Peyroux's voice is eerily similar to Billie Holiday's, that sonorous combination of throaty and nasal tenor. But she sounds less slurry, more sure of herself. Even after hearing the first track, a cover of "Walkin' After Midnight," one of Patsy Cline's signature pieces, you may think that some lucky recording engineer had done a digital scour job on a rediscovered tape of Lady Day. Need to be more convinced of the similarity? Then try the next track, the bluesy "Hey Sweet Man," written by Peyroux herself.
She swings her way through some old jazz standards, "I'm Gonna Sit Right Down and Write Myself a Letter," "(Getting Some) Fun Out of Life," and "Was I?" And she sweetly sings Edith Piaf's "La Vie en Rose" in fluent French and backed, appropriately, by violin and accordion.
Peyroux's songwriting talents are further demonstrated on two other selections: the romantic "Always A Use," where she and Marc Ribot play acoustic guitar and the dobro (respectively), and the title track "Dreamland," backed by all her session players and an orchestra.

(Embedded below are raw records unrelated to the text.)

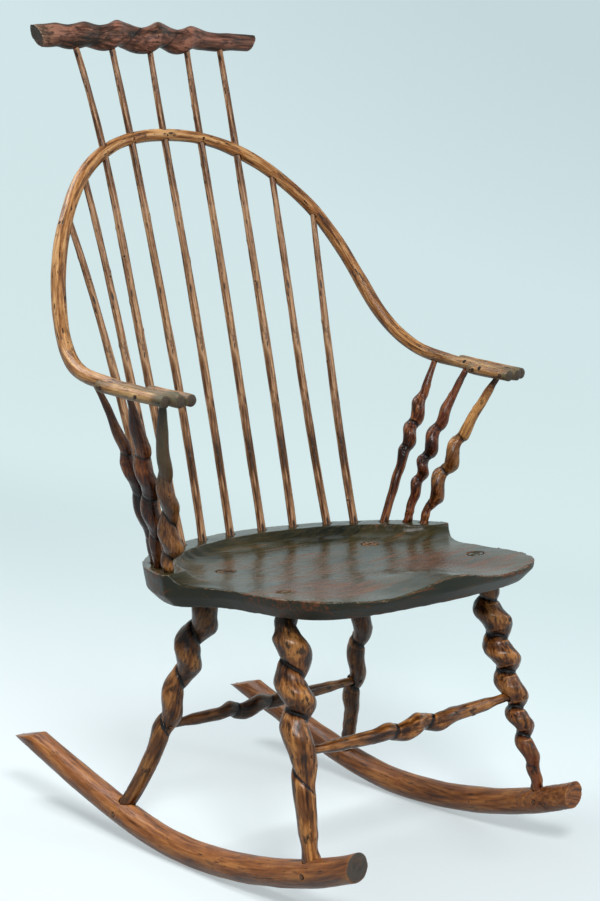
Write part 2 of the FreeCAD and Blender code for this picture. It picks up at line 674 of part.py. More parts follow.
def make_post(side_name, place_name):
    side = sides[side_name]
    form = post_forms[f"{side_name}_{place_name}"]
    foot = deck_point(side * form["angle"], spindle_start_depth)
    place = arm_place(side, form["arm_share"])
    middle_of_arm = hoop_curve.value(place)
    drop = hoop_radius(place) * post_top_share
    top = middle_of_arm - unit(middle_of_arm - foot) * drop
    points = bowed(foot, top, form, bulge_way)
    curve = curve_through(points)
    down = curve.tangent(curve.FirstParameter)[0] * -1
    top_way = curve.tangent(curve.LastParameter)[0]
    name = f"arm_post_{side_name}_{place_name}"
    foot_diameter = form["diameter"] * form["girth_shares"][0][1]
    top_diameter = form["diameter"] * form["girth_shares"][-1][1]
    foot_depth = post_socket_depth - spindle_start_depth
    top_depth = drop + post_top_depth
    body = winding_stem(points, form, bulge_way)
    foot_tenon = peg(foot, down, foot_diameter, foot_depth)
    top_tenon = peg(top, top_way, top_diameter, top_depth)
    pieces[name] = body.fuse([foot_tenon, top_tenon])
    add_cut("seat", socket(foot, down, foot_diameter, foot_depth))
    add_cut("hoop", socket(top, top_way, top_diameter, top_depth))


# Legs

leg_ends = {}


def make_leg(kind, side_name):
    side = sides[side_name]
    name = f"{kind}_leg_{side_name}"
    form = leg_forms[name]
    top = seat_place.multVec(Vector(side * form["half_spread"], -form["forward"], -seat_thickness))
    rocker_middle = rocker_point(form["foot_y"])
    foot_middle = Vector(side * rocker_half_spread, rocker_middle.y, rocker_middle.z)
    way = unit(foot_middle - top)
    inside_seat = seat_thickness * leg_start_share
    start = top - way * inside_seat
    foot = foot_middle - way * rocker_diameter * leg_foot_share
    points = bowed(start, foot, form, bulge_way)
    curve = curve_through(points)
    top_way = curve.tangent(curve.FirstParameter)[0]
    foot_way = curve.tangent(curve.LastParameter)[0]
    foot_diameter = form["diameter"] * form["girth_shares"][-1][1]
    foot_depth = rocker_diameter * (leg_foot_share + leg_foot_depth_share)
    body = winding_stem(points, form, bulge_way).cut(shoulder_block)
    root = start + top_way * (inside_seat + leg_tenon_root)
    tenon = peg(root, top_way * -1, leg_tenon_diameter, seat_thickness + 2 * leg_tenon_root)
    foot_tenon = peg(foot, foot_way, foot_diameter, foot_depth)
    pieces[name] = body.fuse([tenon, foot_tenon]).cut(above_seat)
    hole_diameter = leg_tenon_diameter + 2 * socket_gap
    add_cut("seat", peg(root, top_way * -1, hole_diameter, seat_thickness + overrun))
    rocker_name = f"rocker_{side_name}"
    add_cut(rocker_name, socket(foot, foot_way, foot_diameter, foot_depth))
    leg_ends[name] = (top, foot, curve)
    make_wedge(name, start + top_way * inside_seat, top_way)
    make_rocker_peg(name, rocker_name, foot_middle)


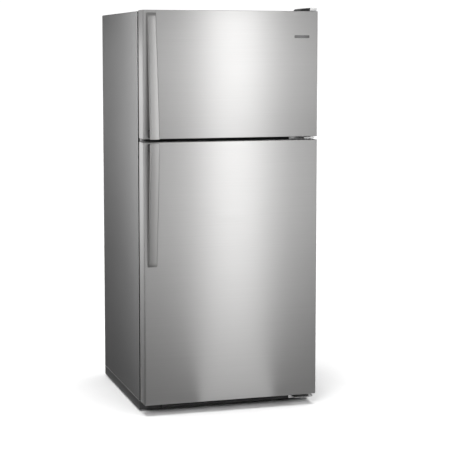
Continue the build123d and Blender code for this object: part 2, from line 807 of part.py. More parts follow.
with BuildPart() as crisper_frame:
    add(shelf_frame(crisper_shelf_z, shelf_back))
    block(-crisper_middle / 2, crisper_middle / 2, shelf_front + frame_front - 4,
          crisper_back, fridge_floor + 0.5, crisper_shelf_z + 1)
    block(-crisper_middle / 2, crisper_middle / 2, shelf_front + frame_front - 4,
          shelf_back - 4, crisper_shelf_z, crisper_shelf_z + 5)
    # a moulded skirt beside each drawer closes the room next to the wall
    guide_inner = fridge_half - crisper_side_room + crisper_gap
    for side in (-1, 1):
        x_low, x_high = sorted((side * guide_inner, side * (guide_inner + guide_thickness)))
        block(x_low, x_high, crisper_front, crisper_back, fridge_floor + 0.5,
              crisper_shelf_z + 1)
        x_low, x_high = sorted((side * guide_inner, side * (fridge_half - ledge_width - 1)))
        block(x_low, x_high, crisper_front, crisper_front + guide_thickness,
              fridge_floor + liner_corner, crisper_shelf_z + 1)
crisper_frame.part.label = "crisper_frame"
export_step(crisper_frame.part, "parts/crisper_frame.step")

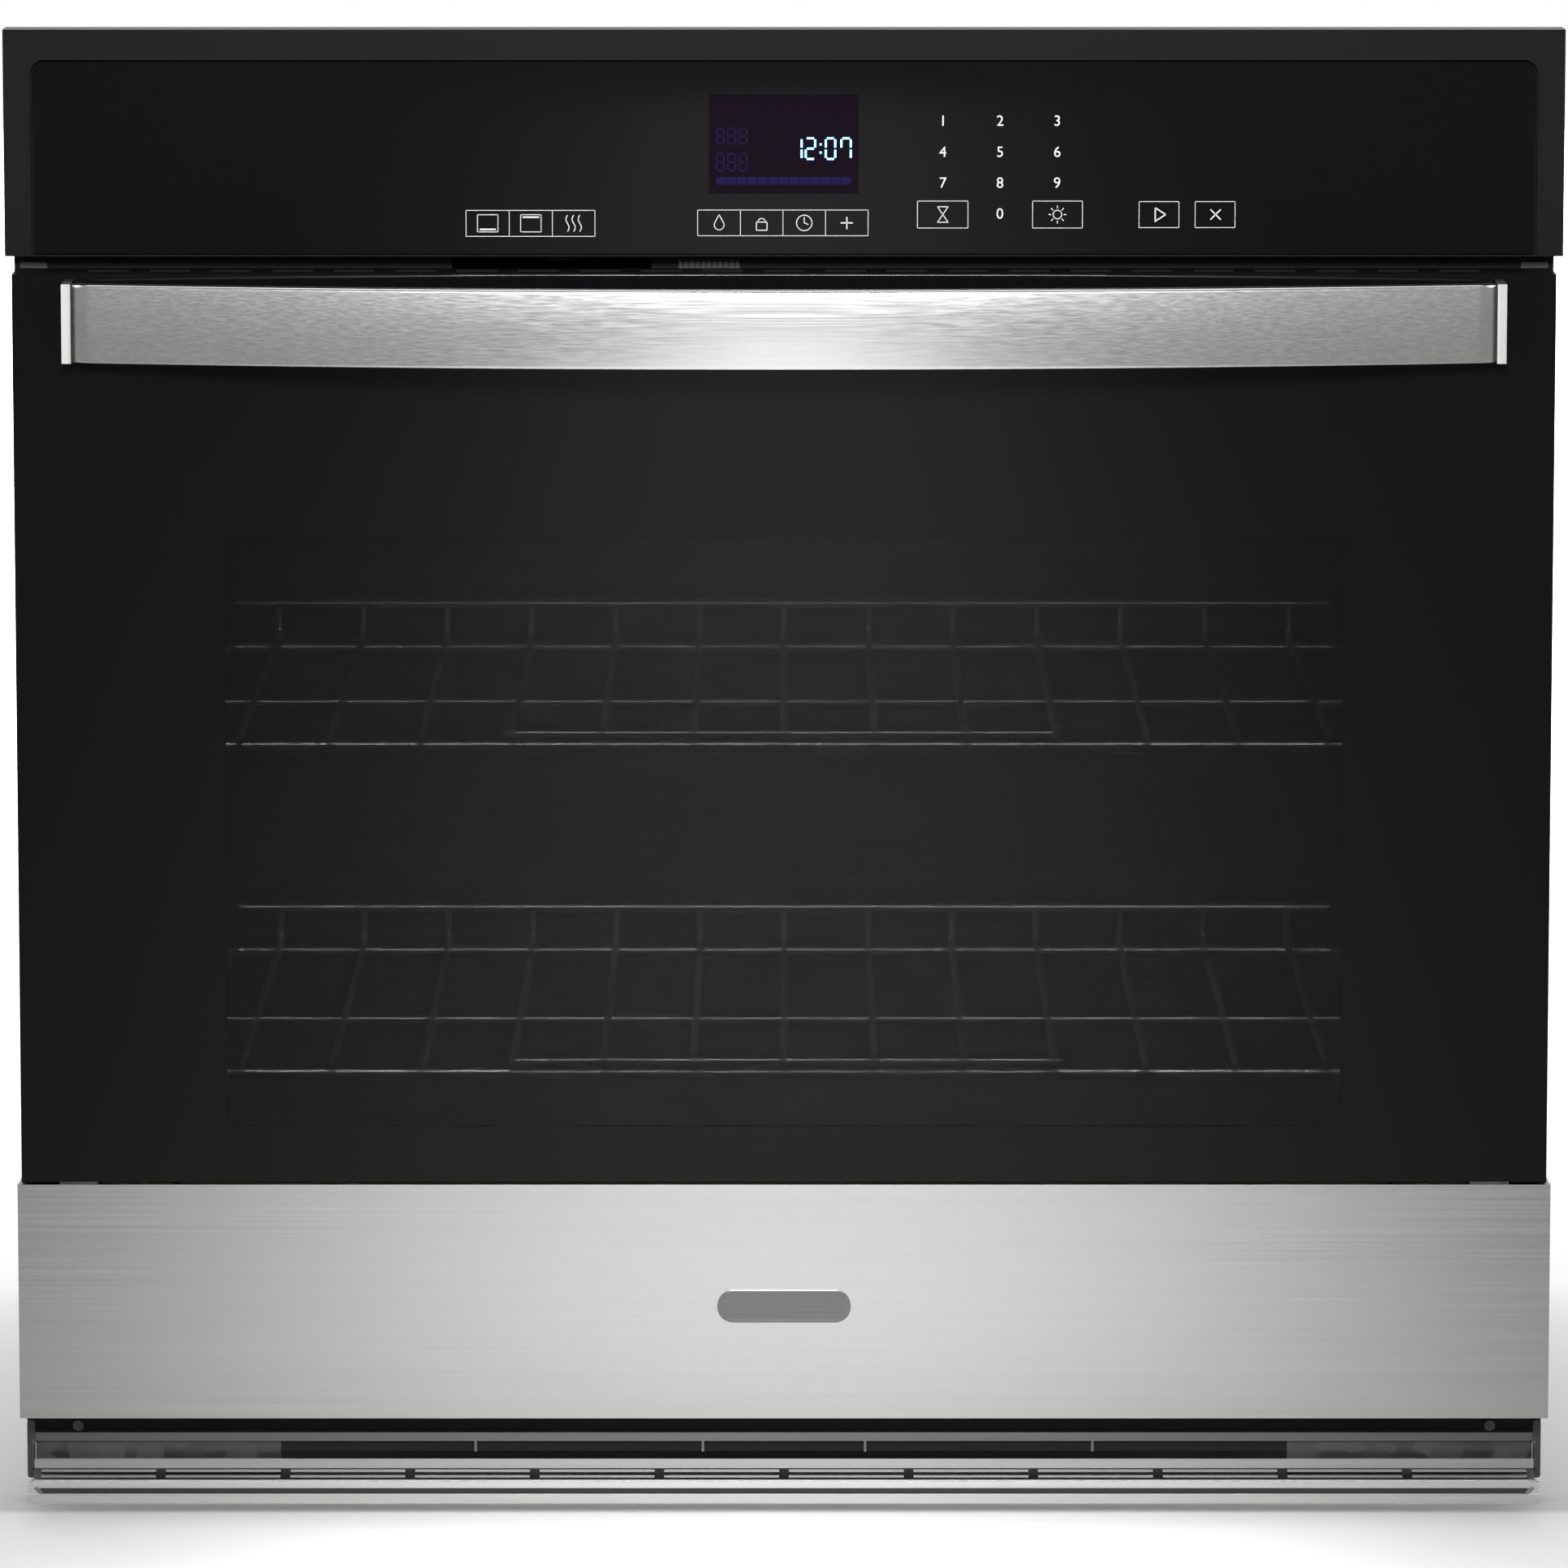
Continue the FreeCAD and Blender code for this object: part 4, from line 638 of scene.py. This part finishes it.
def print_quads(name, quads, material=PRINT, lift=INK_DEPTH):
    """Thin printed shapes on the control glass, each a list of (x, z) corners in millimetres."""
    def build(shape):
        for quad in quads:
            extrude_outline(shape, [(x * MM, z * MM) for x, z in quad], CONTROL_FACE - lift,
                            CONTROL_FACE + 0.00002)
    return add_piece(name, mesh_from(name, build, smooth=False), material, "chassis")


def bar(low_x, low_z, high_x, high_z):
    """A filled rectangle."""
    return [(low_x, low_z), (high_x, low_z), (high_x, high_z), (low_x, high_z)]


def stroke(start, end, width=0.42):
    """A straight printed line."""
    along = Vector((end[0] - start[0], end[1] - start[1]))
    aside = Vector((-along.y, along.x)).normalized() * width / 2
    return [(start[0] + aside.x, start[1] + aside.y), (start[0] - aside.x, start[1] - aside.y),
            (end[0] - aside.x, end[1] - aside.y), (end[0] + aside.x, end[1] + aside.y)]


def polyline(points, width=0.42):
    """Printed lines from point to point."""
    return [stroke(a, b, width) for a, b in zip(points, points[1:])]


def arc(x, z, radius, start=0, end=360, steps=20):
    """A printed arc about x, z."""
    return polyline([(x + across, z + up) for across, up in circle_points(radius, start, end, steps)])


def frame_box(low_x, low_z, high_x, high_z, dividers=(), width=0.3):
    """An outlined group of keys."""
    corners = [(low_x, low_z), (high_x, low_z), (high_x, high_z), (low_x, high_z), (low_x, low_z)]
    lines = polyline(corners, width)
    for x in dividers:
        lines.append(stroke((x, low_z), (x, high_z), width))
    return lines


# Pictograms, each about the point x, z

def icon_bake(x, z, heater=-3):
    """An oven with its heater below."""
    oven = frame_box(x - 5, z - 4.2, x + 5, z + 4.2, width=0.35)
    return [stroke((x - 4, z + heater), (x + 4, z + heater), 0.8)] + oven


def icon_broil(x, z):
    """An oven with its heater above."""
    return icon_bake(x, z, heater=3)


def icon_warm(x, z):
    """Three rising waves."""
    lines = []
    for shift in (-3, 0, 3):
        lines += polyline([(x + shift + 0.8 * math.sin(k * math.pi / 4), z - 4 + k) for k in range(9)], 0.45)
    return lines


def icon_clock(x, z):
    """A dial with two hands."""
    return arc(x, z, 3.8) + [stroke((x, z), (x, z + 2.8)), stroke((x, z), (x + 2, z - 0.8))]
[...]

Those session players include a number of names from jazz: pianist Cyrus Chestnut, drummers Kenny Wollison, and Leon Parker, and bassist Greg Cohen.
Two Bessie Smith standards, "Reckless Blues" and "Homesick Blues" round out Dreamland.
Peyroux may be criticized for mimicking Billie Holiday's style. Even the material she has selected could have been performed by Holiday decades ago, with almost the same result. But it is the voice she was physiologically born with (as was Billie). What she has done musically is the same thing that Billie – and all other outstanding vocal stylists – have done. Charm us. Move us. And make us feel.